To do:
Copy down every line where the string "Metres" shows up.

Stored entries
• • • •

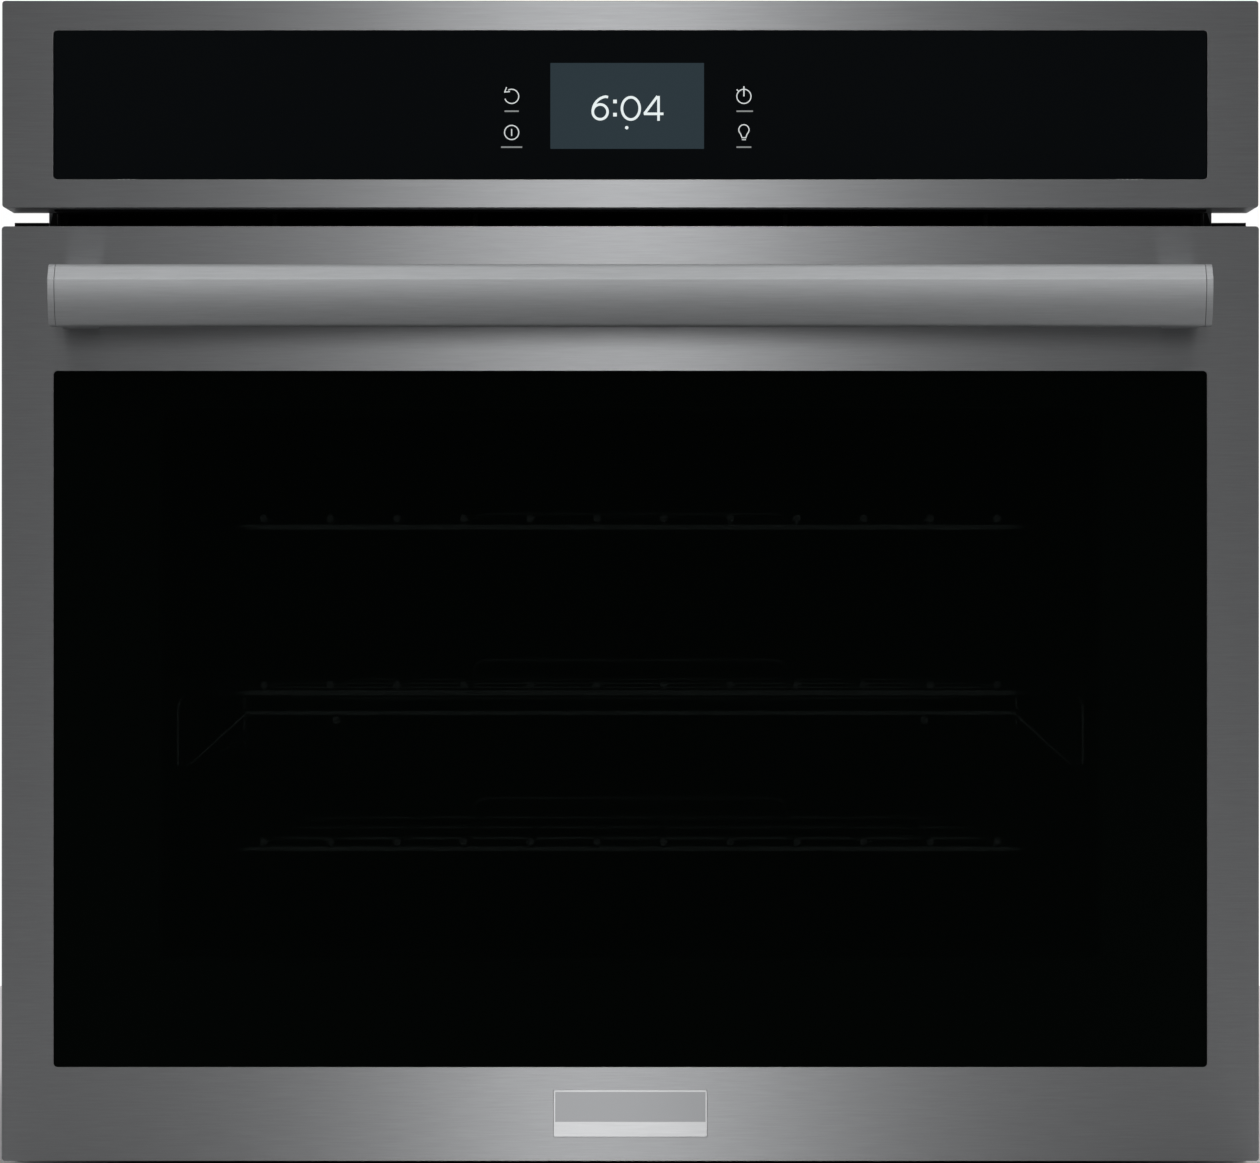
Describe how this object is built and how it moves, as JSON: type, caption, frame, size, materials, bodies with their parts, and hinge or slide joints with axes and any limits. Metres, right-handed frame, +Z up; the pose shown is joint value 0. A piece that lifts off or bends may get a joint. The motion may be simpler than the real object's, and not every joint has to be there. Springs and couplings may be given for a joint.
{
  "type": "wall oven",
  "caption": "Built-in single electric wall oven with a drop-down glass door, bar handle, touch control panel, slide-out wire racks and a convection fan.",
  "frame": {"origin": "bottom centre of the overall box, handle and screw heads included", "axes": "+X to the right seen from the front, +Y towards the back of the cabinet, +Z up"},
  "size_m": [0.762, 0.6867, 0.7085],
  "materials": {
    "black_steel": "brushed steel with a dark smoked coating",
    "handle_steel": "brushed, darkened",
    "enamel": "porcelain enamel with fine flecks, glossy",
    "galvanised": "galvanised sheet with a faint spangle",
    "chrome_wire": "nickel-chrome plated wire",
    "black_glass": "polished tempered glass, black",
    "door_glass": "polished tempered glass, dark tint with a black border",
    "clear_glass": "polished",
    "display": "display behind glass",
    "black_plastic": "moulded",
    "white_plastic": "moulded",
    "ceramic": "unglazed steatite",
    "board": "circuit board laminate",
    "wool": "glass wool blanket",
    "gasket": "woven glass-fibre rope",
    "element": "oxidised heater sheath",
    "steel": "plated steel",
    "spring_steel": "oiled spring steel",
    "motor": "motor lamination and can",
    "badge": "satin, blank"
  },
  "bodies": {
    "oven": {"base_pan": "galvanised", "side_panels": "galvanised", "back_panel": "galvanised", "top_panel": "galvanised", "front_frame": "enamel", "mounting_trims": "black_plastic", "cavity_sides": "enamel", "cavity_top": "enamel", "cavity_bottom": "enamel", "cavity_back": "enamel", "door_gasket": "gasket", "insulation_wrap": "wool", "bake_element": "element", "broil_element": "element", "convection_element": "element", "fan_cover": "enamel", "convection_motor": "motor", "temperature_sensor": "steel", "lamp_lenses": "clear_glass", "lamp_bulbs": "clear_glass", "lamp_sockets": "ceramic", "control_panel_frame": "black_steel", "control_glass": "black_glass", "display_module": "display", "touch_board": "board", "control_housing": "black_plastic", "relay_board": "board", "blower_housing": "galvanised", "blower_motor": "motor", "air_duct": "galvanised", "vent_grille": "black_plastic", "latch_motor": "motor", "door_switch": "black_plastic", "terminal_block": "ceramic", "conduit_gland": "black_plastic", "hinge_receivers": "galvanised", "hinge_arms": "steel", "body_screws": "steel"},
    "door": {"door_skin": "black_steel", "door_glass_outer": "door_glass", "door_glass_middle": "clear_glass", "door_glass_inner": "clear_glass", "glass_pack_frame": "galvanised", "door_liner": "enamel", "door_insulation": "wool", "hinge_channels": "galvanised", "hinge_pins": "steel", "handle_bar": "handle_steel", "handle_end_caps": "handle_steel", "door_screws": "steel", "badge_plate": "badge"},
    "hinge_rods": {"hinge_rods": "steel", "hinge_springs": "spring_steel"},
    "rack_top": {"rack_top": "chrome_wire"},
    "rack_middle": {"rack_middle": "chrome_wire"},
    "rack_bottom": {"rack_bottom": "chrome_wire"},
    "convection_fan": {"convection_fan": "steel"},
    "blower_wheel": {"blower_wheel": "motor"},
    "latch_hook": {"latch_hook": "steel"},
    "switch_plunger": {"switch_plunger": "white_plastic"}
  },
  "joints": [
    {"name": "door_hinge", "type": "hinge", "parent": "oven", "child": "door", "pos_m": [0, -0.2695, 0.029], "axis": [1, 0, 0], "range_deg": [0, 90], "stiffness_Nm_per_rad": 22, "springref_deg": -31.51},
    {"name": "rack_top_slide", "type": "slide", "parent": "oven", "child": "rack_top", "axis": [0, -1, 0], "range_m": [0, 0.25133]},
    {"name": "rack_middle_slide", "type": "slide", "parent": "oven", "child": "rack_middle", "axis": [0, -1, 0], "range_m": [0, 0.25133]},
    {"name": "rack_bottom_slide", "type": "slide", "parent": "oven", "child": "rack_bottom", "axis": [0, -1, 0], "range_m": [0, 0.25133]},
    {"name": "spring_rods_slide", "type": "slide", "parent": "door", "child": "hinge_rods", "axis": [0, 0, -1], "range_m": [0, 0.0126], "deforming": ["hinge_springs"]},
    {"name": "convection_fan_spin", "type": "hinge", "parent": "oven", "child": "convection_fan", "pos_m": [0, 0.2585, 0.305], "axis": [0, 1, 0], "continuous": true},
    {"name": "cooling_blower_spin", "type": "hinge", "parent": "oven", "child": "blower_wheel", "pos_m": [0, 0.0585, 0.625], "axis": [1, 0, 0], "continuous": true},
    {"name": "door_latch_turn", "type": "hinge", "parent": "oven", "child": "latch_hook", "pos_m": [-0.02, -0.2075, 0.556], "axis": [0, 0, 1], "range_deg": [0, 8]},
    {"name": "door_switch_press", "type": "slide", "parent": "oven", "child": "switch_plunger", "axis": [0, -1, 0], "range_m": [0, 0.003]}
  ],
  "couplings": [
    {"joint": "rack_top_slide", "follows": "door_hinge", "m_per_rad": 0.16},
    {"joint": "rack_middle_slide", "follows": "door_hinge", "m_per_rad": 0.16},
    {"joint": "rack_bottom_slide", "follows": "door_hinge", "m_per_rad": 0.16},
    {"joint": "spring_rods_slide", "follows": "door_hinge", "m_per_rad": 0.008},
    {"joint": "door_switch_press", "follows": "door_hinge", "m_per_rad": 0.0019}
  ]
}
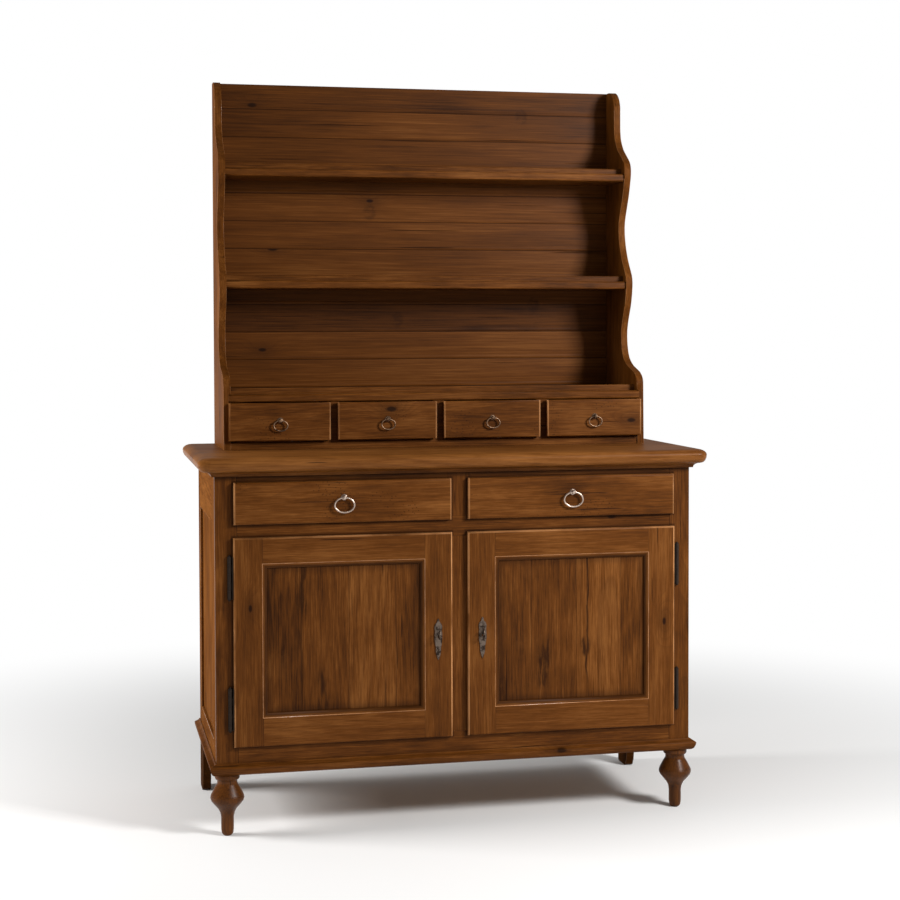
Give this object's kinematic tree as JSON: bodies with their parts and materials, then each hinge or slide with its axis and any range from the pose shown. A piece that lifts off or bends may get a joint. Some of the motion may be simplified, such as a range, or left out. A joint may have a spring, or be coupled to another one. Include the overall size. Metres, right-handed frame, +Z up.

• • • •

Solution for this task:
Describe how this object is built and how it moves, as JSON: type, caption, frame, size, materials, bodies with their parts, and hinge or slide joints with axes and any limits. Metres, right-handed frame, +Z up; the pose shown is joint value 0. A piece that lifts off or bends may get a joint. The motion may be simpler than the real object's, and not every joint has to be there. Springs and couplings may be given for a joint.
Give this object's kinematic tree as JSON: bodies with their parts and materials, then each hinge or slide with its axis and any range from the pose shown. A piece that lifts off or bends may get a joint. Some of the motion may be simplified, such as a range, or left out. A joint may have a spring, or be coupled to another one. Include the overall size. Metres, right-handed frame, +Z up.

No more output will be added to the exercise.